I.T. certainly has a critical role to play, but if you’re the manager of a business process (and people) that will need to be supported by new technology, you take a back seat in the selection process at your own peril.

There are 3 things to always remember:

1. I.T. can’t read minds

I.T. folks love business requirements. Lots of them. With as much detail as you can muster. It helps them to shortlist candidates and research alternatives. If you don’t invest the time and energy to carefully think about what you want the future state to look like and write down your requirements, then you’re forcing I.T. to guess them. This would be like telling a real estate agent to ‘find me a house’ without providing any other details.

2. What I.T. considers important in a software package is not what the business considers important

Yes, the business has requirements, but so does I.T. A new software package must perform a number of functions in order to enable a new process. But it must also be supported (and supportable), process appropriate volumes and fit in with the established architecture of the systems that won’t be changing.

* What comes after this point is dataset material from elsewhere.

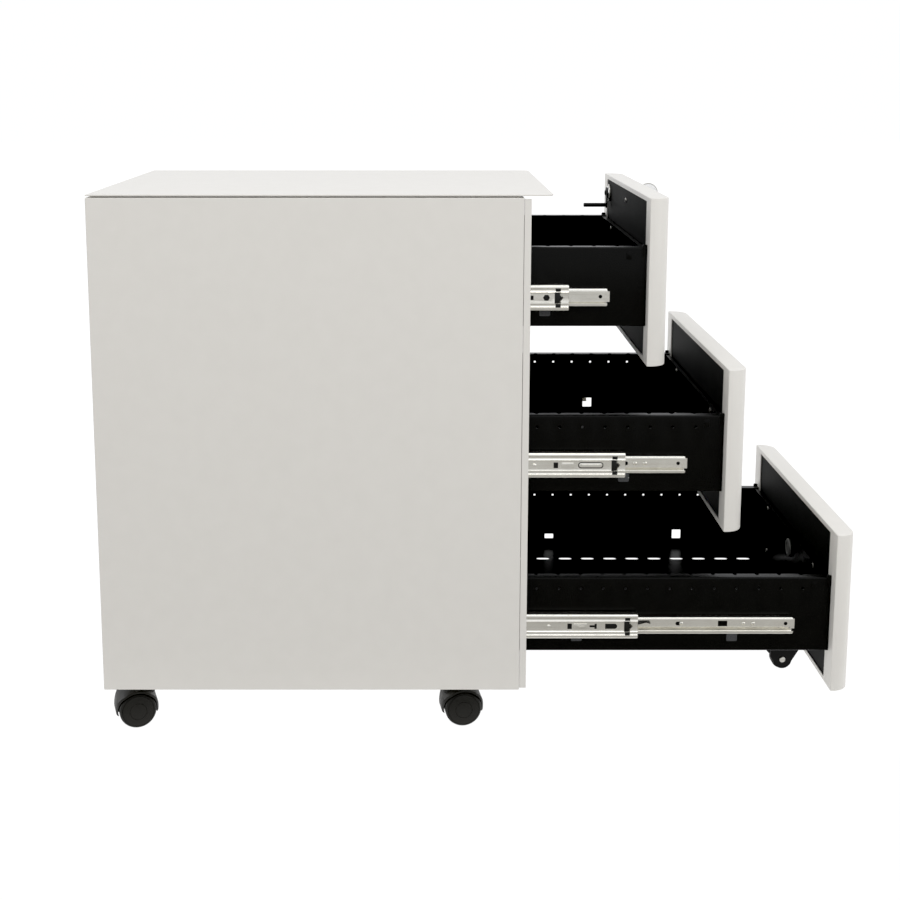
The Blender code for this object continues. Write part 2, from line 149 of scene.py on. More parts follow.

3. The business people will be using the new software each and every day to do their jobs

This speaks to the relative weighting between business requirements and technical requirements. The cheapest solution with the best processing speed and architecture that’s impossible for a user to understand and doesn’t support the business requirements isn’t much use. In other words, business requirements are more important and consequential to the running of the business than technical requirements – there, I said it.

So, suppose you get a good set of business requirements and a good set of technical requirements. A few software vendors come in to demonstrate functionality with the business folks and talk tech with the I.T. folks. You short list it down to 2 vendors:

  • Vendor A meets 80% of the critical business requirements, but 65% of the technical requirements
  • Vendor B meets 70% of the business requirements, but 75% of the technical requirements

What do you do now? The same thing you would do if the realtor at the beginning shows you a few houses that lacking in some way when compared to your ‘wish list’. You talk it through. You figure out which tradeoffs you’re willing to make. You discuss where workarounds might be used to bridge a functionality gap.

None of that is possible if you don’t give yourself the choice.